- **Exercise goal**:
Copy each line holding the string "scene".

- **Task data**:
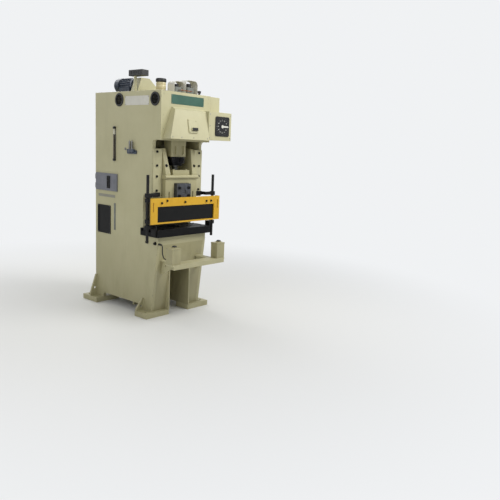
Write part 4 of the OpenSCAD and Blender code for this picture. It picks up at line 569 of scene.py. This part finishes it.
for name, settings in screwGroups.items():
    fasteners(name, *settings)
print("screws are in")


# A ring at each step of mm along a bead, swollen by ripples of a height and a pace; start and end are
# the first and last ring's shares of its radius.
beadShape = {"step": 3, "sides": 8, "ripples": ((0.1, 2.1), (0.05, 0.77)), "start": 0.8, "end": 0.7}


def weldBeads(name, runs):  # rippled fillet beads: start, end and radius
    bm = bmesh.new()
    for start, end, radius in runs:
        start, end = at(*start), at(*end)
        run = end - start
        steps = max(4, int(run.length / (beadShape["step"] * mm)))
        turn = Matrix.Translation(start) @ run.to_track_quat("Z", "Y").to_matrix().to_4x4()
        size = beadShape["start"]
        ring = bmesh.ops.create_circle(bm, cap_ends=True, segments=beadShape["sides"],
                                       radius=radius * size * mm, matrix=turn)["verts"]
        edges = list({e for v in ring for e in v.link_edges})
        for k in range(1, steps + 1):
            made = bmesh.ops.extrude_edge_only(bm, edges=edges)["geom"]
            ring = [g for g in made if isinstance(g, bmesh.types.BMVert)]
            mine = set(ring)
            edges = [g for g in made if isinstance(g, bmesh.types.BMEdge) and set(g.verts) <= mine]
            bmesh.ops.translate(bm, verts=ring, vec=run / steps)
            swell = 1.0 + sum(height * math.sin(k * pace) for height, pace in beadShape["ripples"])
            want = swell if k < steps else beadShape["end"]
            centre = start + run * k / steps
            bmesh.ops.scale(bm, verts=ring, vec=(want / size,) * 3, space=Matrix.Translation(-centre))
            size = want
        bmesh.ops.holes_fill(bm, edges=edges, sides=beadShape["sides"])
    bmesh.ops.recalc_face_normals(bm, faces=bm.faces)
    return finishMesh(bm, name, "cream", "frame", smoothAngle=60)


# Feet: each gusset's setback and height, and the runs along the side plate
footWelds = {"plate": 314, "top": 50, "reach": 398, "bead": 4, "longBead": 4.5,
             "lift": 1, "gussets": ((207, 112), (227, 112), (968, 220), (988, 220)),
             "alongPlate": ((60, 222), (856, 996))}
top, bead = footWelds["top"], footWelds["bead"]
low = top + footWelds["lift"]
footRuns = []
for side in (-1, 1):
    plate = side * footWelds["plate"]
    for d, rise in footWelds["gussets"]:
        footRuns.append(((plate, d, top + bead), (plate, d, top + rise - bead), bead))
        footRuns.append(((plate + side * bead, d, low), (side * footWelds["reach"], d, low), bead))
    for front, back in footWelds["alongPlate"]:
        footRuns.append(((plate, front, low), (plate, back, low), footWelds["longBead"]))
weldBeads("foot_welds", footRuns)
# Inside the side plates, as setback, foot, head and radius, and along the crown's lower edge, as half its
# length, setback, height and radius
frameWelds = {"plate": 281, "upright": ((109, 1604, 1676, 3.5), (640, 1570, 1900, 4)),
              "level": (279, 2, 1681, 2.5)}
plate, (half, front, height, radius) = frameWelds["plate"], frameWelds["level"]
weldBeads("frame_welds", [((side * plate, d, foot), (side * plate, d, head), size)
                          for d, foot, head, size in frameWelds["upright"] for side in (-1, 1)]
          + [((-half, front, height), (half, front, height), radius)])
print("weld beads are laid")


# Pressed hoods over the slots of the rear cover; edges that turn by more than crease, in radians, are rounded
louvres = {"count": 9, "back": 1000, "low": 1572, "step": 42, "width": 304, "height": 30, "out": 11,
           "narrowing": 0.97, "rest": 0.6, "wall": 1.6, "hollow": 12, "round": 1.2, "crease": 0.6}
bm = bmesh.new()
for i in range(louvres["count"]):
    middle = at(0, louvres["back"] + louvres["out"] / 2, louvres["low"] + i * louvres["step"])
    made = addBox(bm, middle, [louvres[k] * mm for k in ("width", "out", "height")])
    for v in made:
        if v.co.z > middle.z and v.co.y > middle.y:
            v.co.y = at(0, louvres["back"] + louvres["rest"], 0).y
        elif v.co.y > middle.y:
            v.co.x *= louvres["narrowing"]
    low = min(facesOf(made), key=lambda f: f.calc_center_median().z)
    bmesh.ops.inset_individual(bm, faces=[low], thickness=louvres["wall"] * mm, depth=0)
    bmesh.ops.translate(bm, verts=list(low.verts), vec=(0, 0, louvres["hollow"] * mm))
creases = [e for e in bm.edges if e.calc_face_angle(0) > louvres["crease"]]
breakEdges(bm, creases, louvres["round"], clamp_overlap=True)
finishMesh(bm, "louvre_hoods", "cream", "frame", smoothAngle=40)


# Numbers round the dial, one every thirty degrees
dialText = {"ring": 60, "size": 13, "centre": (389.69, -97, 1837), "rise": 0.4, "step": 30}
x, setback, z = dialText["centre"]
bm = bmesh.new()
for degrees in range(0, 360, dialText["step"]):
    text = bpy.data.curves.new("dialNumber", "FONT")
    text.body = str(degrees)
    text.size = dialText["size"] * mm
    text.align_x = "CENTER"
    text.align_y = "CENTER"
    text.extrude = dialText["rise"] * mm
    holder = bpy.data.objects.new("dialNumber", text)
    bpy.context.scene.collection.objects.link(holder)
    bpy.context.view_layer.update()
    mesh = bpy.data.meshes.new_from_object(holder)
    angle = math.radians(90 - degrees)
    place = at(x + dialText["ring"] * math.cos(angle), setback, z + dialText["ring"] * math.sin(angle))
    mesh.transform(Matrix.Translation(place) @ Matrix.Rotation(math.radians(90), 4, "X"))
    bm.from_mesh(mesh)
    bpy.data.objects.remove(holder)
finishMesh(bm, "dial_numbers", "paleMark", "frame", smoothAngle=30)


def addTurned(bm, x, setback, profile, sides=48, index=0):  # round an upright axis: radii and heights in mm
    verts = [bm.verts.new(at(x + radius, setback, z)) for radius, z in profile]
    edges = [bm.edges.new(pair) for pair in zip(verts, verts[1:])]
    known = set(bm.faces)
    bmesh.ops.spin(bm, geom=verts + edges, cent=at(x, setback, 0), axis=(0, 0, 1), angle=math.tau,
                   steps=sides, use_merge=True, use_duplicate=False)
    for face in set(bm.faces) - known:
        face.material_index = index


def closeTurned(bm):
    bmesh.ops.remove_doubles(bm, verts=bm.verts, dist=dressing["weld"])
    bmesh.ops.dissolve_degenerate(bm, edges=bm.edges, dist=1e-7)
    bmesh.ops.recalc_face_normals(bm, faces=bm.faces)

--

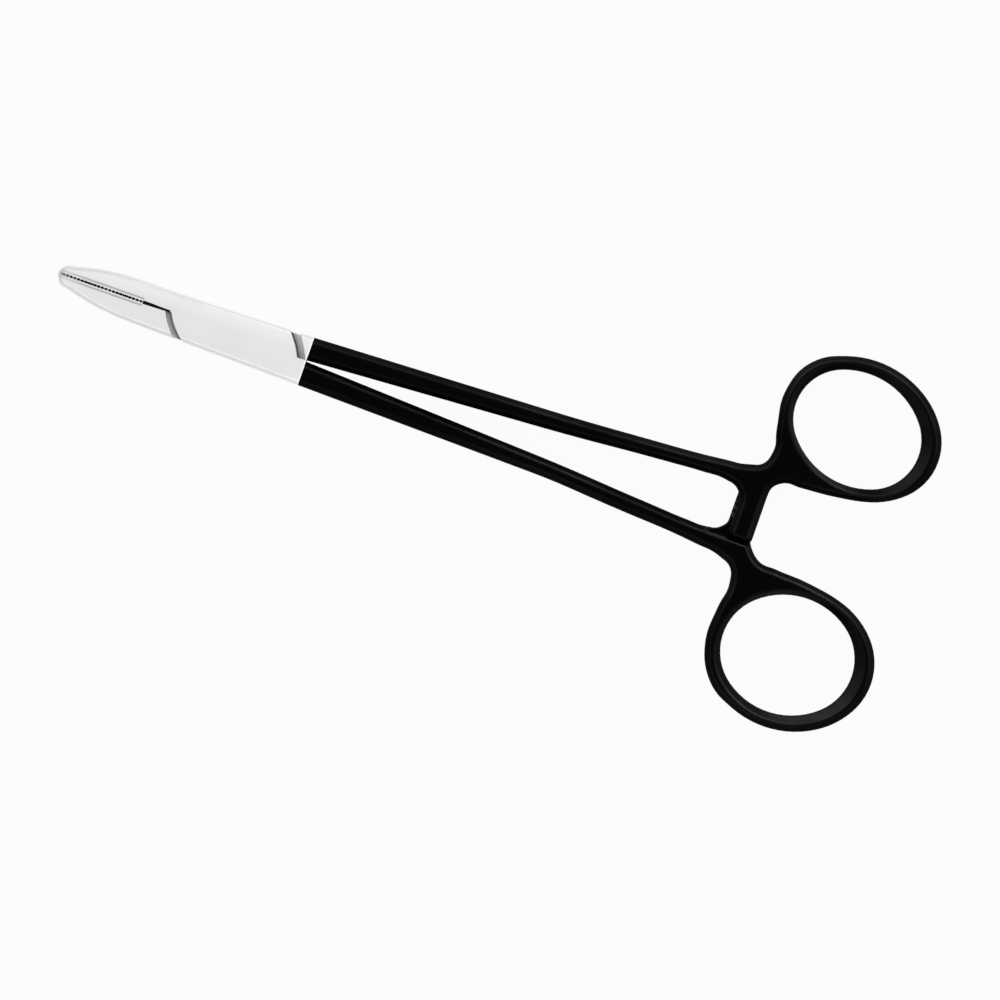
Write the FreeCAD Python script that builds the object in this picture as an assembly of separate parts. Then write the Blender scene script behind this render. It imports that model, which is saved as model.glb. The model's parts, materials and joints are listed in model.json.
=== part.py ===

---

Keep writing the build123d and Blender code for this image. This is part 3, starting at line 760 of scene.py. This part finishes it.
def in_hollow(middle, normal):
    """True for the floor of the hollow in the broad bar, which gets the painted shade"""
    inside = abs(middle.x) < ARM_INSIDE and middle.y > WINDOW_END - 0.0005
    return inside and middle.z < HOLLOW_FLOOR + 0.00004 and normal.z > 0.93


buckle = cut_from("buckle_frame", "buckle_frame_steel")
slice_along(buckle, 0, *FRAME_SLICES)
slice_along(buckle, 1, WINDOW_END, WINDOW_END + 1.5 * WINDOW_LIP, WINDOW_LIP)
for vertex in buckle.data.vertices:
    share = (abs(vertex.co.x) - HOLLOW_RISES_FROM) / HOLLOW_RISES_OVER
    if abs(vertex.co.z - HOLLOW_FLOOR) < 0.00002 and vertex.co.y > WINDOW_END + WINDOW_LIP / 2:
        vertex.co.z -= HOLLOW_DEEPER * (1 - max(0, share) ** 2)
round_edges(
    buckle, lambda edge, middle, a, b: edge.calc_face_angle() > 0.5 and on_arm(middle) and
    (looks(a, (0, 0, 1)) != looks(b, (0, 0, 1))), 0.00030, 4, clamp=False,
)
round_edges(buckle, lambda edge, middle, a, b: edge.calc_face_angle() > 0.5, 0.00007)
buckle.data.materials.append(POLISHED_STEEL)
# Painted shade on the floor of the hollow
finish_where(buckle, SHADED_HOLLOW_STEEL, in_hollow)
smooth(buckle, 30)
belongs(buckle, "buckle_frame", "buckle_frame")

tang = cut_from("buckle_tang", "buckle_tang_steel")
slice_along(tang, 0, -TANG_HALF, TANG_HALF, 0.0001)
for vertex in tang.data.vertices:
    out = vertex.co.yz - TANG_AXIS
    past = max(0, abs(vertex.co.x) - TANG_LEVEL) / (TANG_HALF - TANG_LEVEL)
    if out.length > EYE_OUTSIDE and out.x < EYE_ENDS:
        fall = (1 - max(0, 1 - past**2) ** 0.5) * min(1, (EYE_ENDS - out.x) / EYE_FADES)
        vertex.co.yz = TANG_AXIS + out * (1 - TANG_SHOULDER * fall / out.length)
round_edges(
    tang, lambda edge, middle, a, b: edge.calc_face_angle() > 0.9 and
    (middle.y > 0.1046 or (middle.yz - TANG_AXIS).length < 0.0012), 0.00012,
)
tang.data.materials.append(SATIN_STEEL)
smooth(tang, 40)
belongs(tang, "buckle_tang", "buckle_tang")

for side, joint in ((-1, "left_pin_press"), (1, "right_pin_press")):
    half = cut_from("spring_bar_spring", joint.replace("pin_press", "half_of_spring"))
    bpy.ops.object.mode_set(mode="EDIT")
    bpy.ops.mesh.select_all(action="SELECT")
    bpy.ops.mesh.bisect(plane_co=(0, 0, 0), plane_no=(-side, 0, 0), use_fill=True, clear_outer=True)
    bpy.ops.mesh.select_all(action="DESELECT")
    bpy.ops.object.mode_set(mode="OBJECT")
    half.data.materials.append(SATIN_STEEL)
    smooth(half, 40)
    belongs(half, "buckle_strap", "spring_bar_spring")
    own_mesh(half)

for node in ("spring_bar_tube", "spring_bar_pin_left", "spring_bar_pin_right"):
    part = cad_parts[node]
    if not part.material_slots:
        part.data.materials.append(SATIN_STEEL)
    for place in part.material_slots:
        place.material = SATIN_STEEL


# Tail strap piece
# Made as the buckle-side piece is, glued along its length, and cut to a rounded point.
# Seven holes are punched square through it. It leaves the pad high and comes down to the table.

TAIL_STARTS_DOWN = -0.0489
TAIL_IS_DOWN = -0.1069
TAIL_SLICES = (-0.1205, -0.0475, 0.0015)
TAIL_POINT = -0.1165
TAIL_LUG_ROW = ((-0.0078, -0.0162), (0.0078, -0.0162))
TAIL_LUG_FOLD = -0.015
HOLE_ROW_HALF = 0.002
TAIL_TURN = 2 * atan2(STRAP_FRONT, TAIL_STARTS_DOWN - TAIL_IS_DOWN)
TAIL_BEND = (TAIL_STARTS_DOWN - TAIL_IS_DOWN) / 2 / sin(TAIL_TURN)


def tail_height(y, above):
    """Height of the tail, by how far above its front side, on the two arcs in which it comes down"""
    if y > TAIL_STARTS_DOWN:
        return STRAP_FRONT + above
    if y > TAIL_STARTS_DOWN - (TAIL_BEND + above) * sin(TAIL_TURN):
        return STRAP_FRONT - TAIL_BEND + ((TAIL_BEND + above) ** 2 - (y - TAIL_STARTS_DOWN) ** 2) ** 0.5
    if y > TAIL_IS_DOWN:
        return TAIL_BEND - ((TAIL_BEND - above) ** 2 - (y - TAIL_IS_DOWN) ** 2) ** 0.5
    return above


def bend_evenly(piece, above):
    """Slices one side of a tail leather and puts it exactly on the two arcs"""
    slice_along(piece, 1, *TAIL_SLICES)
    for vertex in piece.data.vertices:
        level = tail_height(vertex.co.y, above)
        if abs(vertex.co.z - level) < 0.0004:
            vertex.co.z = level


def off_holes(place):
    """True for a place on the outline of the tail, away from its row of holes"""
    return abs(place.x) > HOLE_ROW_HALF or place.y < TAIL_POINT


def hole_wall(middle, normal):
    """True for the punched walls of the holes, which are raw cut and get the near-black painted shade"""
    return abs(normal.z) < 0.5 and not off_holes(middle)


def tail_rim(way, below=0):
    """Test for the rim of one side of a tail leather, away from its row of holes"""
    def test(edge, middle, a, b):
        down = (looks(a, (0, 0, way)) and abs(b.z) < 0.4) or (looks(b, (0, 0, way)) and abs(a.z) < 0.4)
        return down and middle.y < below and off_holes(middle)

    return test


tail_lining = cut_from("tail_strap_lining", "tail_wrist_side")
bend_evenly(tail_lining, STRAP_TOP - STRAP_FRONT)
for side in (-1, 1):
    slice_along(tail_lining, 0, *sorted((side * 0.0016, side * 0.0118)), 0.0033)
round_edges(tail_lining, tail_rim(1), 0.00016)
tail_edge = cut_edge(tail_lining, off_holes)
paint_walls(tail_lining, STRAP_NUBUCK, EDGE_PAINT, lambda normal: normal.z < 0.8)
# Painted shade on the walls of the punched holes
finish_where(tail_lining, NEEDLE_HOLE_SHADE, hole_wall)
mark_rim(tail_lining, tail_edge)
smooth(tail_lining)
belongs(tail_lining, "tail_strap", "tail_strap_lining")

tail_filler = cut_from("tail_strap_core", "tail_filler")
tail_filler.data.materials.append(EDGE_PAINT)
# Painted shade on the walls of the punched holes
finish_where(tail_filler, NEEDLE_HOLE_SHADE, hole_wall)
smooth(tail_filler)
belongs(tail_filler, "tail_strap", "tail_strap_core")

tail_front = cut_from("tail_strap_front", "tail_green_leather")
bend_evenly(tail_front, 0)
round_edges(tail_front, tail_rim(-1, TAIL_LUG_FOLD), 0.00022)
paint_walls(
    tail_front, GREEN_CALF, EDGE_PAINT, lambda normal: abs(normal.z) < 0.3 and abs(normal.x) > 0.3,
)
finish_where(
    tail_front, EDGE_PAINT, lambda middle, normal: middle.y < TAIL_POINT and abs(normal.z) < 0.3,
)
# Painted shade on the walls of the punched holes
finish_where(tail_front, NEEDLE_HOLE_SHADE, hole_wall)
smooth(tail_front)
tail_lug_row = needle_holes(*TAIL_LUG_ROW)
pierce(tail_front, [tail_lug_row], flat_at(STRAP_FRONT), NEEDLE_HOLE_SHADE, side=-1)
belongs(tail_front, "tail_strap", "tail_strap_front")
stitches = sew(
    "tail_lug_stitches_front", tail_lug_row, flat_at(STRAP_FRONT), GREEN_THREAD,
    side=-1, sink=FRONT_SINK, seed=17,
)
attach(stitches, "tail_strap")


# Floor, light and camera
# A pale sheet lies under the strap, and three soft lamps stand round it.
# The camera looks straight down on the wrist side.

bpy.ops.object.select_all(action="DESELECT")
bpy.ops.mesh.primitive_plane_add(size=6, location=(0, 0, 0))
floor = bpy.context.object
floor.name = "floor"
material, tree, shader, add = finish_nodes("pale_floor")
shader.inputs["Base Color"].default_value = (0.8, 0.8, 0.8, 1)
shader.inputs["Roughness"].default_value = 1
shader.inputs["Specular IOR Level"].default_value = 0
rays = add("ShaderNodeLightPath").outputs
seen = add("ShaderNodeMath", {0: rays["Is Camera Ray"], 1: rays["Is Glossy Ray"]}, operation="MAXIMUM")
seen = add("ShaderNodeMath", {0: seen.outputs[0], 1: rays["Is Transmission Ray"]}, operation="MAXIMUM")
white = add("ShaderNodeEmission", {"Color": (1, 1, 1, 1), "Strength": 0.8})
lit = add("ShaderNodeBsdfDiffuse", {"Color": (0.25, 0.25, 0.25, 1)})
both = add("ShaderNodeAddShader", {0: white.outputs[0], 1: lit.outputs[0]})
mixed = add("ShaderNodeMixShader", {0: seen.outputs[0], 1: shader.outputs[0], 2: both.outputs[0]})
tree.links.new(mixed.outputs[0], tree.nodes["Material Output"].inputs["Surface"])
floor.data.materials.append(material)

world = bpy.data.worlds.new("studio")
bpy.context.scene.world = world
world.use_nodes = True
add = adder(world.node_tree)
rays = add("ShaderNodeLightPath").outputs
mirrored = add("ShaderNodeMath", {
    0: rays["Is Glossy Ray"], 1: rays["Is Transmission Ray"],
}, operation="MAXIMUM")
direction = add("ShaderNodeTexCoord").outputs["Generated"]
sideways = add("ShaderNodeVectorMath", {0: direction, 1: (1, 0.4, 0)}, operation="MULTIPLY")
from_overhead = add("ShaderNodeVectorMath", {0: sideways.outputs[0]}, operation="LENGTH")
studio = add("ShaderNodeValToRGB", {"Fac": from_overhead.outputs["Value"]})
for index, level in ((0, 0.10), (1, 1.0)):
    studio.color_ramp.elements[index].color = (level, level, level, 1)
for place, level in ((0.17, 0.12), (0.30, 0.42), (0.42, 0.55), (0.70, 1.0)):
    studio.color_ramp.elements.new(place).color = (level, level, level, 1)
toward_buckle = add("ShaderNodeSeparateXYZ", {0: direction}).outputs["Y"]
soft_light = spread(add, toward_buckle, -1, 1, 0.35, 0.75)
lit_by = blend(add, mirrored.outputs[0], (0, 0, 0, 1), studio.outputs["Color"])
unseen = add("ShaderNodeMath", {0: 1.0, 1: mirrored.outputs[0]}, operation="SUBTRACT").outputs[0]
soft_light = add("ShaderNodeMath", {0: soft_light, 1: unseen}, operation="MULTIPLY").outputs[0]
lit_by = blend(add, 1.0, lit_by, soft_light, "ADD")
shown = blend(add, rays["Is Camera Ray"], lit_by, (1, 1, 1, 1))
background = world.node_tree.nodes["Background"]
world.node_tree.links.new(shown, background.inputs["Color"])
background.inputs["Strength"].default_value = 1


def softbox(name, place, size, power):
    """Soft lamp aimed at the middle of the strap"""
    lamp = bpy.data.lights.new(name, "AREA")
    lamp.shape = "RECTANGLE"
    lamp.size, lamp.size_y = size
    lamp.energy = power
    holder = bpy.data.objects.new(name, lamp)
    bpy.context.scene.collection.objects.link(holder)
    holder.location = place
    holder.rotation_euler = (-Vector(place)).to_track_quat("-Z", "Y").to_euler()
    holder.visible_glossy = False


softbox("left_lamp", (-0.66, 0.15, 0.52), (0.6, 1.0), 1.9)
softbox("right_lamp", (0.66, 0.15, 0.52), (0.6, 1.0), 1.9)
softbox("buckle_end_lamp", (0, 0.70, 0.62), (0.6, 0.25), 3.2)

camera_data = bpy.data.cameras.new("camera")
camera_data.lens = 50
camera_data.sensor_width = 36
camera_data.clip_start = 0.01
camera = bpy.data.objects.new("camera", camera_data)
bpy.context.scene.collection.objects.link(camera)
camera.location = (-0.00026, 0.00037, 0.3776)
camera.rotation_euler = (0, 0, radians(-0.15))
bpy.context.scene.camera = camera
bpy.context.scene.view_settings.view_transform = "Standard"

- **Solution**:
Write part 4 of the OpenSCAD and Blender code for this picture. It picks up at line 569 of scene.py. This part finishes it.
    bpy.context.scene.collection.objects.link(holder)
Write the FreeCAD Python script that builds the object in this picture as an assembly of separate parts. Then write the Blender scene script behind this render. It imports that model, which is saved as model.glb. The model's parts, materials and joints are listed in model.json.
Keep writing the build123d and Blender code for this image. This is part 3, starting at line 760 of scene.py. This part finishes it.
bpy.context.scene.world = world
    bpy.context.scene.collection.objects.link(holder)
bpy.context.scene.collection.objects.link(camera)
bpy.context.scene.camera = camera
bpy.context.scene.view_settings.view_transform = "Standard"